Sono giorni che penso, penso e ripenso. A cosa vi chiederete? A delle parole, che allora suonarono potenti, poderose, sentenziose.
Erano i primi giorni di Febbraio, proprio allora fiorivano le prime voci di un possibile addio di Lavezzi, proprio allora noi tifosi avemmo la percezione che ciò che credevamo impossibile era diventato possibile. Da allora ogni giocata dell’argentino acquisì ancora più valore, più importanza; lo ammiravamo e cercavamo di tatuarlo nella memoria, come gli antichi intellettuali costretti a imprimere nella mente quanti più esametri possibili dei costosissimi papiri a loro prestati.
Lavezzi da allora fu vissuto come una sorta di “prestito”, di peccato originale che reclamava l’espulsione dal Paradiso.
Ma la disperazione venne levigata da un Padre amorevole, un padre che giudicavamo sincero fino all’innocenza.
Non fu De Laurentiis a rispondere quasi nero alla domanda dei giornalisti che gli chiedevano di un possibile addio del Pocho? Non fu lui a dirci e farci credere che mai uno dei Tre avrebbe piantato il suo piede in un altro spazio che non fosse il S.Paolo? Reciso affermò con piglio sentenzioso e quasi furiuoso che Lui Lavezzi non l’avrebbe mai venduto, che se Lavezzi sarebbe andato via è perché nulla si può contro la volontà di un giocatore.

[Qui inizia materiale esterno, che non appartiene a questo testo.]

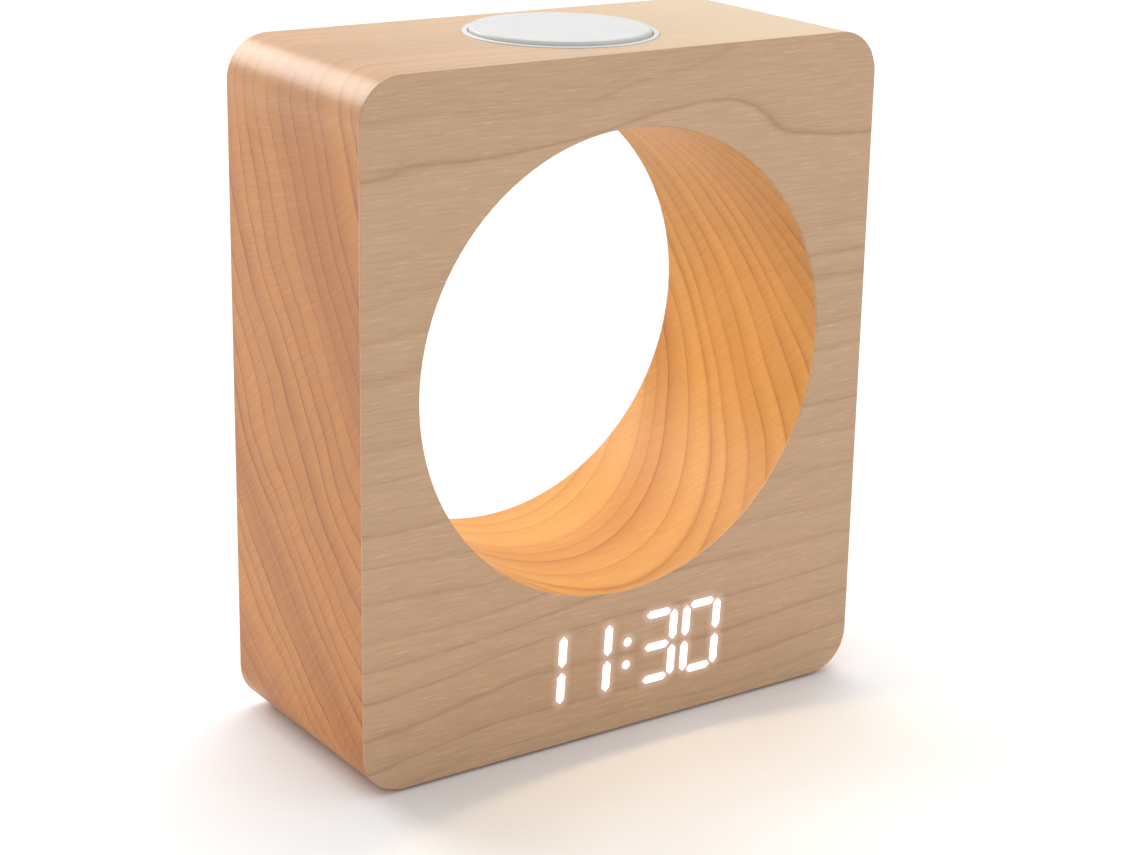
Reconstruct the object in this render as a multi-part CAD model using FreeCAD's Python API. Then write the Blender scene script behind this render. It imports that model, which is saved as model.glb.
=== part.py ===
"""Wooden bedside alarm clock: a veneered block with a large round hole, a lit time display behind the
front veneer, a warm lamp in the roof of the hole, a wireless charging pad on top, and a service cover
at the back with four keys, a cable socket, a sounder and a coin cell drawer.

Millimetres. +X to the right and -Y to the front as the user sees it, +Z up. The origin is on the table
under the middle of the block. Each function makes one sub-part or one family of like sub-parts.
"""

import FreeCAD, Part
import math
import os

Vector = FreeCAD.Vector

# ---------------------------------------------------------------- sizes: block
hole_diameter = 119.0        # the round window through the block
side_web = 15.5              # block beside the hole, at its narrowest
corner_radius = 11.0         # rounded corners of the front outline
body_depth = 65.0            # front face to back face
veneer = 0.6                 # every face veneer, the wrap and the hole's lining
edge_ease = 0.3              # sanded edge of the face veneers
foot_stand = 0.8             # how far the feet lift the block
bay_floor = 7.8              # block under the electronics bay
bay_roof = 5.0               # block between the electronics bay and the hole
bay_side = 19.0              # block beside the electronics bay
front_wall = 5.4             # core between the electronics bay and the front veneer
glue_gap = 0.1               # room round pieces that are glued in
fit_gap = 0.2                # room round pieces that drop in
pilot_spare = 0.4            # pilot holes run this much past their screws

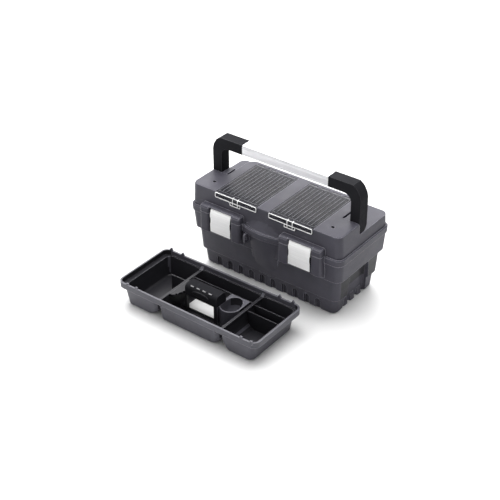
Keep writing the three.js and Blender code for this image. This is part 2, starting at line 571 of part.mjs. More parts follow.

Ma disse anche dell’altro, ed è a quest’altro che il pensiero in questi giorni sta andando di continuo. “ Se Lavezzi vuole andare via se ne dovrà assumere la responsabilità, faccia una conferenza e spieghi ai napoletani i motivi della sua scelta”.
Mamma mia! esclamai. Il Presidente lo ha messo nel sacco, possiamo stare sicuri, la sua intenzione è averlo ancora a lungo. Questo pensai in un primissimo momento, ma poi…
Poi mi si schiarì il cervello, e in quelle parole intuii un destino segnato. C’era qualcosa che stava sorgendo, non un’alba, nè un’aurora, ma un funesto e “incomprensibile”commiato.
Le parole di De Laurentiis suonarono come un feroce epigramma di Marziale, se aveva detto ciò che aveva detto,e con quella veemenza, usando quei toni di “spalle al muro”, bhé, allora c’era da preoccuparsi.
Questo è l’antefatto, il prologo di quella che si è rivelata una non riuscita commedia e nella quale, sia Lavezzi e sia il Presidente hanno fatto una magra, ma che dico magra, magrissima figura. Altre espressioni sarebbero a ragione censurabili.
Avete voi sentito la commossa e lucida conferenza stampa di Lavezzi? Come, non avete ascoltato con che tono dimesso cercava di spiegare ciò che gli si agitave nel petto, perché aveva scelto di porre la parola fine sul suo poema napoletano? Davvero non lo avete sentito?
Allora quì c’è un errore, c’è stato un cambio di rotta. Allora lo si deve dire. Lo deve dire il Presidente. I casi sono due: o De Laurentiis ha voluto cederlo, oppure Lavezzi è voluto andare via.
Che ce lo dicano però, questo silenzio mi sa tanto di presa in giro. Dov’è il furore di Febbraio? Credo che il Presidente volesse monetizzare, ma non aveva il coraggio di “tradire” il suo popolo, e quindi, facendo leva sul desiderio di Lavezzi di avere un ingaggio migliore e nuovi stimoli, abbia scaricato tutta la colpa sul giocatore.
Ma allora la conferenza? Io intanto seduto nella sala stampa di Castelvolturno continuo ad attenderla.
Non può finire così, senza una parola, senza un’assunzione di responsabilità. Giusto cari tifosi?